EXERCISE REQUIREMENTS: Please return the full listing below without altering anything.
━━━━━ DATA BLOCK ━━━━━
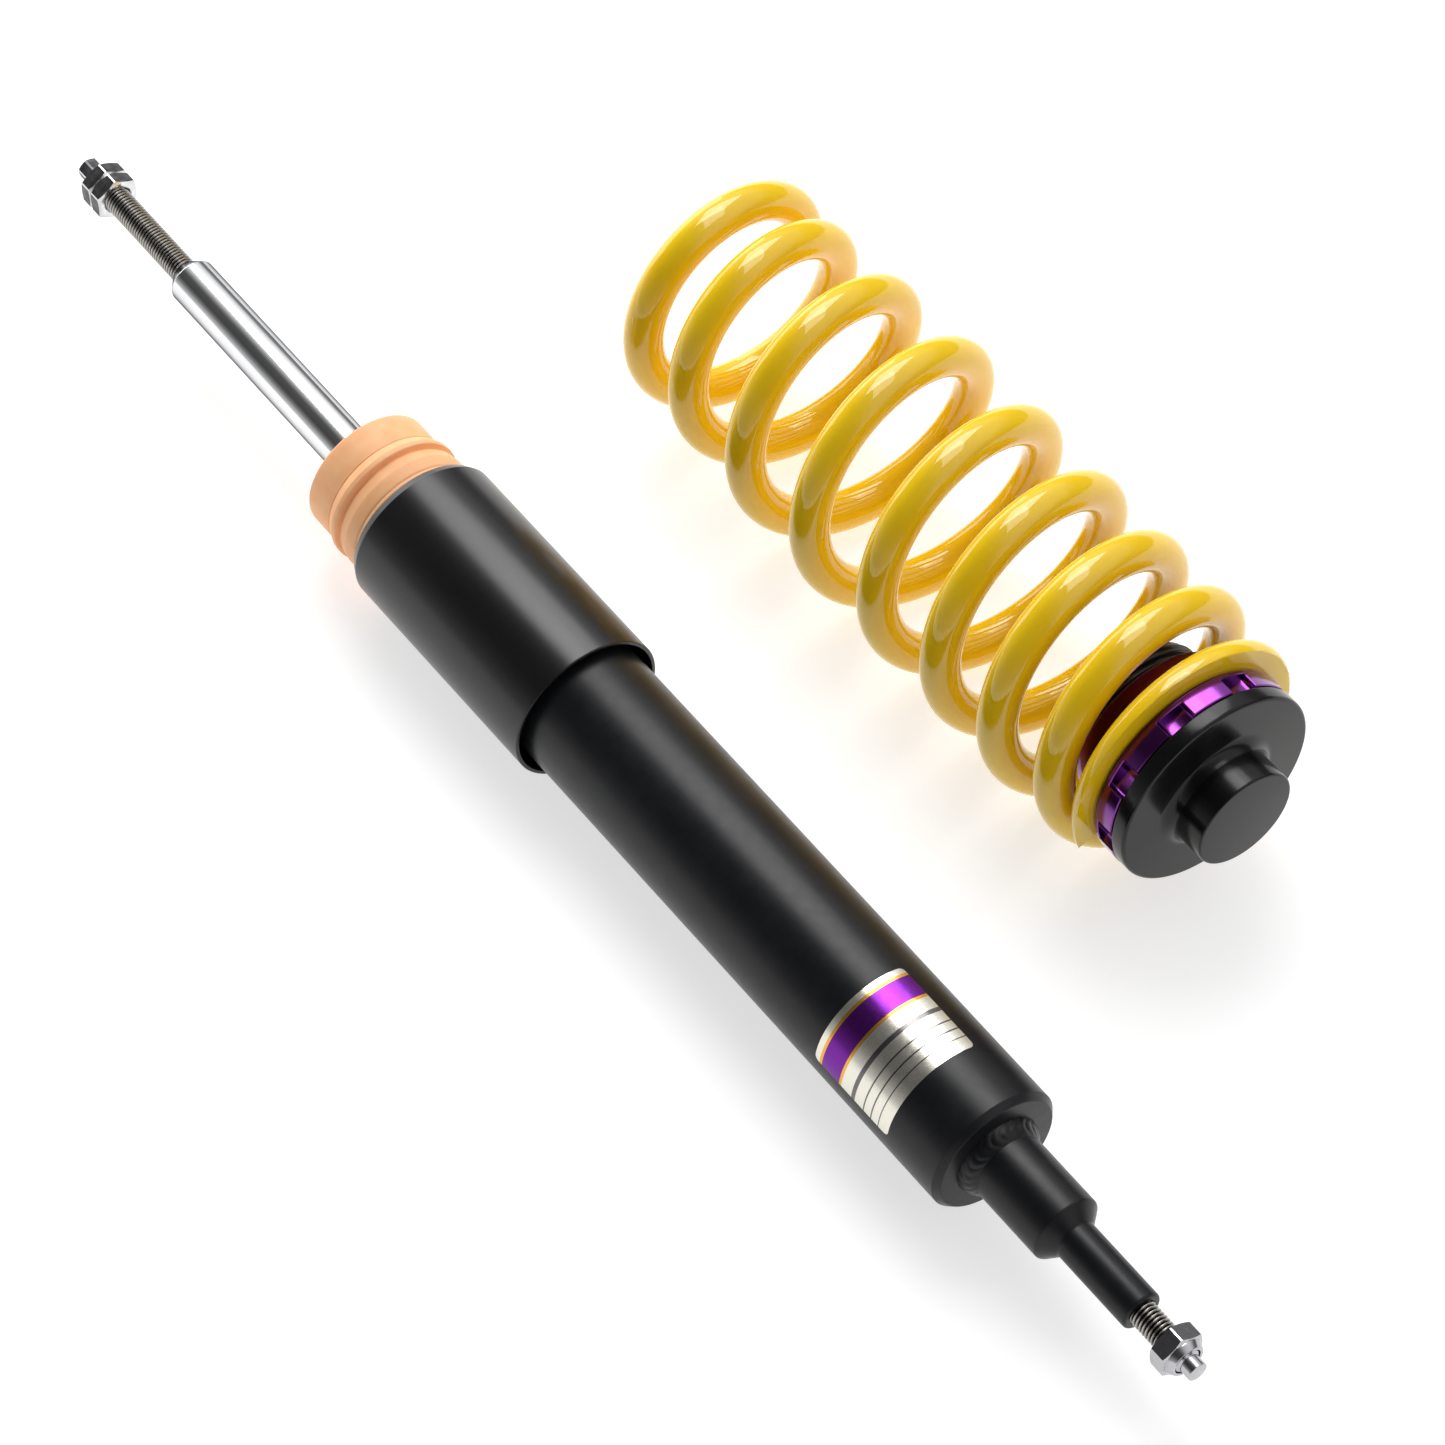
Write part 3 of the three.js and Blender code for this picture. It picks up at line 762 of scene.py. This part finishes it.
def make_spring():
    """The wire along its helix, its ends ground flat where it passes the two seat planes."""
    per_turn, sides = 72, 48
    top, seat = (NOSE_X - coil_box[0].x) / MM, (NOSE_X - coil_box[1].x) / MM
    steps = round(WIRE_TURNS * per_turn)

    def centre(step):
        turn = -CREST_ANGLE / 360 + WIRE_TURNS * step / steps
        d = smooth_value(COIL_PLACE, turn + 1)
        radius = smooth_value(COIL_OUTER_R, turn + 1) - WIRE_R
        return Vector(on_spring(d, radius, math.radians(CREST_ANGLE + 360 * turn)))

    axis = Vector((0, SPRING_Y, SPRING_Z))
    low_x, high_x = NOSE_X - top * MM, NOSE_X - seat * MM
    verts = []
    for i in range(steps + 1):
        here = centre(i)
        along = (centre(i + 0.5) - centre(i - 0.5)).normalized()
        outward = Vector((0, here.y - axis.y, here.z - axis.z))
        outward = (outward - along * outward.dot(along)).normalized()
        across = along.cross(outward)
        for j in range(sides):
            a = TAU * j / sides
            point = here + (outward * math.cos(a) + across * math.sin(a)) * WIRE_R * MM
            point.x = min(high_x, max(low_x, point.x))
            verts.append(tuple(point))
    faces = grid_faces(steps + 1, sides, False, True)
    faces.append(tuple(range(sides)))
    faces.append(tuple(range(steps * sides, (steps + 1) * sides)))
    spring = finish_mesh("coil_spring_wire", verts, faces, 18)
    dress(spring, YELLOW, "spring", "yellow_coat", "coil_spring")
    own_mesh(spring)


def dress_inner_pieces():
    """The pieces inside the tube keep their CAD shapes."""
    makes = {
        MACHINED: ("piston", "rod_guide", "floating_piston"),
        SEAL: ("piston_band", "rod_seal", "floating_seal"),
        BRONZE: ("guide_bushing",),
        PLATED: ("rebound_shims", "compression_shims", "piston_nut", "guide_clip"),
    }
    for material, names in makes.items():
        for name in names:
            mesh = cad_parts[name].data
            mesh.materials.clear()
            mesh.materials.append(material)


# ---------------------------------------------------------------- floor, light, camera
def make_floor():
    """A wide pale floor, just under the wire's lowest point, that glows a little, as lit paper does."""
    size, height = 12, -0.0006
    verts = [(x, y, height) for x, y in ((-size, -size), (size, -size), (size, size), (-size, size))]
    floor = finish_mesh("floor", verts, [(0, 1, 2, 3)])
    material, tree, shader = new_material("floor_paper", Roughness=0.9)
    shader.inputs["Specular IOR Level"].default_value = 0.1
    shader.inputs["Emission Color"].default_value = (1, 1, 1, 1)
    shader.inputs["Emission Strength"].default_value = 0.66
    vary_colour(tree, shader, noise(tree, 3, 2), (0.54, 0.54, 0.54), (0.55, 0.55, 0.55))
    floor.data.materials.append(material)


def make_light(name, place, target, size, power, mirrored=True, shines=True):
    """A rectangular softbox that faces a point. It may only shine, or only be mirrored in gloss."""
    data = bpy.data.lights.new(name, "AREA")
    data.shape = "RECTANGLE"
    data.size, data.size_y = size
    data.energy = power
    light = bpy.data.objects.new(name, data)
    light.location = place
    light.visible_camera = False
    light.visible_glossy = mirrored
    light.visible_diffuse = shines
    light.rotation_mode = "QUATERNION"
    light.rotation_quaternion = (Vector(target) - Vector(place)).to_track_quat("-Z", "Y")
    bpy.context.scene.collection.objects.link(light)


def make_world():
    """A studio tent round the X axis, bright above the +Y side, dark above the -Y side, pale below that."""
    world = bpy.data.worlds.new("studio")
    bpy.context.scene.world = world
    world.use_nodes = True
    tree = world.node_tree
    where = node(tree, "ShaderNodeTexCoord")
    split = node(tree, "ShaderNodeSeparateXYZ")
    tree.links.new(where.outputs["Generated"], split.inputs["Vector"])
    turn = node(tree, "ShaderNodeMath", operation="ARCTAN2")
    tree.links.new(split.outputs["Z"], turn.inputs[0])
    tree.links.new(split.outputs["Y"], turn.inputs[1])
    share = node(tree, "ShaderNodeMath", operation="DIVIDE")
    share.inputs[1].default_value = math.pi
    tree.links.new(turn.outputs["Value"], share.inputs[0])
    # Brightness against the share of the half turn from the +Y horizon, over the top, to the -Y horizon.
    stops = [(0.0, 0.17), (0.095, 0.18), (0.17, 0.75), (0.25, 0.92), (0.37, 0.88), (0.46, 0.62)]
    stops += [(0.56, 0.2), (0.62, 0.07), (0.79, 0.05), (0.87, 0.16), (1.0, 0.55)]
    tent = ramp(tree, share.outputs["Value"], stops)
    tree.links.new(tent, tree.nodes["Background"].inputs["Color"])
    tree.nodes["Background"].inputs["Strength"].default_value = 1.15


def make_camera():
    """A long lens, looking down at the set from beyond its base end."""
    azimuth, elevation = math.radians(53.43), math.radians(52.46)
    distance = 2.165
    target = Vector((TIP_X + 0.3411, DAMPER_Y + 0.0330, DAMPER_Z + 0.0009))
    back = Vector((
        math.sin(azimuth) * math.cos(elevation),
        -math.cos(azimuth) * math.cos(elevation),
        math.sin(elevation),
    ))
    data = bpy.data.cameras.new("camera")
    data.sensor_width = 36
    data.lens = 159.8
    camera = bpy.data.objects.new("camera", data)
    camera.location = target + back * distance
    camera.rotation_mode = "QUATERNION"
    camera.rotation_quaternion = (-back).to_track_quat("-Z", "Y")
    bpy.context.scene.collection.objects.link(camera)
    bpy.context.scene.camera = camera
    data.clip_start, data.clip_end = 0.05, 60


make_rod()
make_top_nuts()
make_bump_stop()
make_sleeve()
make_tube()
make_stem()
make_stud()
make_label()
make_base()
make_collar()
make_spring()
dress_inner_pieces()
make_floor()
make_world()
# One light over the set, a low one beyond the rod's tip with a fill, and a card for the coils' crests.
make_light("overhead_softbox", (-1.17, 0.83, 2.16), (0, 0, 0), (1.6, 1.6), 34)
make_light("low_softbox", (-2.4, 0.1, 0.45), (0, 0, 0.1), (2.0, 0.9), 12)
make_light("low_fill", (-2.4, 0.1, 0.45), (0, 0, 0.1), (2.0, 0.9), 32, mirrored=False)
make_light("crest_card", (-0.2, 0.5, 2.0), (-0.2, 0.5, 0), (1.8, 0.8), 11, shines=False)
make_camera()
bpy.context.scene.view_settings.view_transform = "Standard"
━━━━━
SOLUTION:
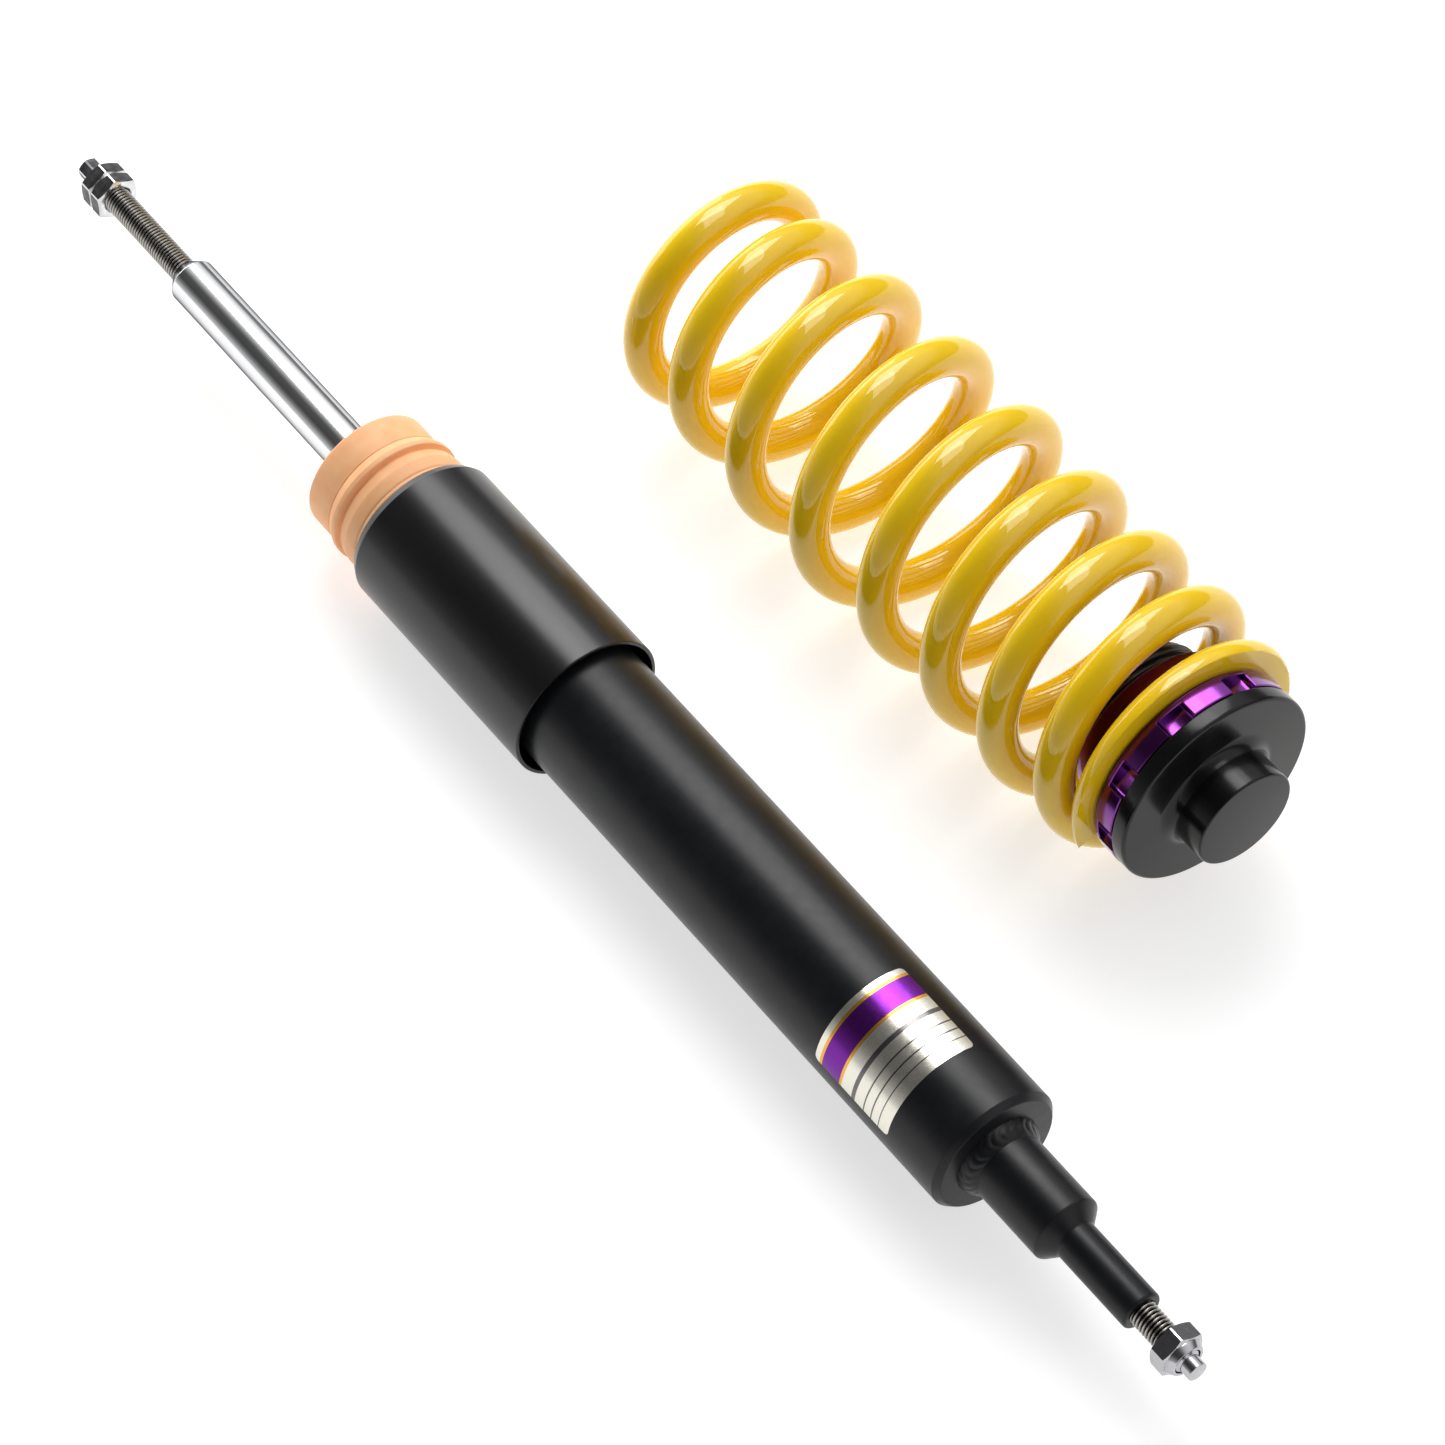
Write part 3 of the three.js and Blender code for this picture. It picks up at line 762 of scene.py. This part finishes it.
def make_spring():
    """The wire along its helix, its ends ground flat where it passes the two seat planes."""
    per_turn, sides = 72, 48
    top, seat = (NOSE_X - coil_box[0].x) / MM, (NOSE_X - coil_box[1].x) / MM
    steps = round(WIRE_TURNS * per_turn)

    def centre(step):
        turn = -CREST_ANGLE / 360 + WIRE_TURNS * step / steps
        d = smooth_value(COIL_PLACE, turn + 1)
        radius = smooth_value(COIL_OUTER_R, turn + 1) - WIRE_R
        return Vector(on_spring(d, radius, math.radians(CREST_ANGLE + 360 * turn)))

    axis = Vector((0, SPRING_Y, SPRING_Z))
    low_x, high_x = NOSE_X - top * MM, NOSE_X - seat * MM
    verts = []
    for i in range(steps + 1):
        here = centre(i)
        along = (centre(i + 0.5) - centre(i - 0.5)).normalized()
        outward = Vector((0, here.y - axis.y, here.z - axis.z))
        outward = (outward - along * outward.dot(along)).normalized()
        across = along.cross(outward)
        for j in range(sides):
            a = TAU * j / sides
            point = here + (outward * math.cos(a) + across * math.sin(a)) * WIRE_R * MM
            point.x = min(high_x, max(low_x, point.x))
            verts.append(tuple(point))
    faces = grid_faces(steps + 1, sides, False, True)
    faces.append(tuple(range(sides)))
    faces.append(tuple(range(steps * sides, (steps + 1) * sides)))
    spring = finish_mesh("coil_spring_wire", verts, faces, 18)
    dress(spring, YELLOW, "spring", "yellow_coat", "coil_spring")
    own_mesh(spring)


def dress_inner_pieces():
    """The pieces inside the tube keep their CAD shapes."""
    makes = {
        MACHINED: ("piston", "rod_guide", "floating_piston"),
        SEAL: ("piston_band", "rod_seal", "floating_seal"),
        BRONZE: ("guide_bushing",),
        PLATED: ("rebound_shims", "compression_shims", "piston_nut", "guide_clip"),
    }
    for material, names in makes.items():
        for name in names:
            mesh = cad_parts[name].data
            mesh.materials.clear()
            mesh.materials.append(material)


# ---------------------------------------------------------------- floor, light, camera
def make_floor():
    """A wide pale floor, just under the wire's lowest point, that glows a little, as lit paper does."""
    size, height = 12, -0.0006
    verts = [(x, y, height) for x, y in ((-size, -size), (size, -size), (size, size), (-size, size))]
    floor = finish_mesh("floor", verts, [(0, 1, 2, 3)])
    material, tree, shader = new_material("floor_paper", Roughness=0.9)
    shader.inputs["Specular IOR Level"].default_value = 0.1
    shader.inputs["Emission Color"].default_value = (1, 1, 1, 1)
    shader.inputs["Emission Strength"].default_value = 0.66
    vary_colour(tree, shader, noise(tree, 3, 2), (0.54, 0.54, 0.54), (0.55, 0.55, 0.55))
    floor.data.materials.append(material)


def make_light(name, place, target, size, power, mirrored=True, shines=True):
    """A rectangular softbox that faces a point. It may only shine, or only be mirrored in gloss."""
    data = bpy.data.lights.new(name, "AREA")
    data.shape = "RECTANGLE"
    data.size, data.size_y = size
    data.energy = power
    light = bpy.data.objects.new(name, data)
    light.location = place
    light.visible_camera = False
    light.visible_glossy = mirrored
    light.visible_diffuse = shines
    light.rotation_mode = "QUATERNION"
    light.rotation_quaternion = (Vector(target) - Vector(place)).to_track_quat("-Z", "Y")
    bpy.context.scene.collection.objects.link(light)


def make_world():
    """A studio tent round the X axis, bright above the +Y side, dark above the -Y side, pale below that."""
    world = bpy.data.worlds.new("studio")
    bpy.context.scene.world = world
    world.use_nodes = True
    tree = world.node_tree
    where = node(tree, "ShaderNodeTexCoord")
    split = node(tree, "ShaderNodeSeparateXYZ")
    tree.links.new(where.outputs["Generated"], split.inputs["Vector"])
    turn = node(tree, "ShaderNodeMath", operation="ARCTAN2")
    tree.links.new(split.outputs["Z"], turn.inputs[0])
    tree.links.new(split.outputs["Y"], turn.inputs[1])
    share = node(tree, "ShaderNodeMath", operation="DIVIDE")
    share.inputs[1].default_value = math.pi
    tree.links.new(turn.outputs["Value"], share.inputs[0])
    # Brightness against the share of the half turn from the +Y horizon, over the top, to the -Y horizon.
    stops = [(0.0, 0.17), (0.095, 0.18), (0.17, 0.75), (0.25, 0.92), (0.37, 0.88), (0.46, 0.62)]
    stops += [(0.56, 0.2), (0.62, 0.07), (0.79, 0.05), (0.87, 0.16), (1.0, 0.55)]
    tent = ramp(tree, share.outputs["Value"], stops)
    tree.links.new(tent, tree.nodes["Background"].inputs["Color"])
    tree.nodes["Background"].inputs["Strength"].default_value = 1.15


def make_camera():
    """A long lens, looking down at the set from beyond its base end."""
    azimuth, elevation = math.radians(53.43), math.radians(52.46)
    distance = 2.165
    target = Vector((TIP_X + 0.3411, DAMPER_Y + 0.0330, DAMPER_Z + 0.0009))
    back = Vector((
        math.sin(azimuth) * math.cos(elevation),
        -math.cos(azimuth) * math.cos(elevation),
        math.sin(elevation),
    ))
    data = bpy.data.cameras.new("camera")
    data.sensor_width = 36
    data.lens = 159.8
    camera = bpy.data.objects.new("camera", data)
    camera.location = target + back * distance
    camera.rotation_mode = "QUATERNION"
    camera.rotation_quaternion = (-back).to_track_quat("-Z", "Y")
    bpy.context.scene.collection.objects.link(camera)
    bpy.context.scene.camera = camera
    data.clip_start, data.clip_end = 0.05, 60


make_rod()
make_top_nuts()
make_bump_stop()
make_sleeve()
make_tube()
make_stem()
make_stud()
make_label()
make_base()
make_collar()
make_spring()
dress_inner_pieces()
make_floor()
make_world()
# One light over the set, a low one beyond the rod's tip with a fill, and a card for the coils' crests.
make_light("overhead_softbox", (-1.17, 0.83, 2.16), (0, 0, 0), (1.6, 1.6), 34)
make_light("low_softbox", (-2.4, 0.1, 0.45), (0, 0, 0.1), (2.0, 0.9), 12)
make_light("low_fill", (-2.4, 0.1, 0.45), (0, 0, 0.1), (2.0, 0.9), 32, mirrored=False)
make_light("crest_card", (-0.2, 0.5, 2.0), (-0.2, 0.5, 0), (1.8, 0.8), 11, shines=False)
make_camera()
bpy.context.scene.view_settings.view_transform = "Standard"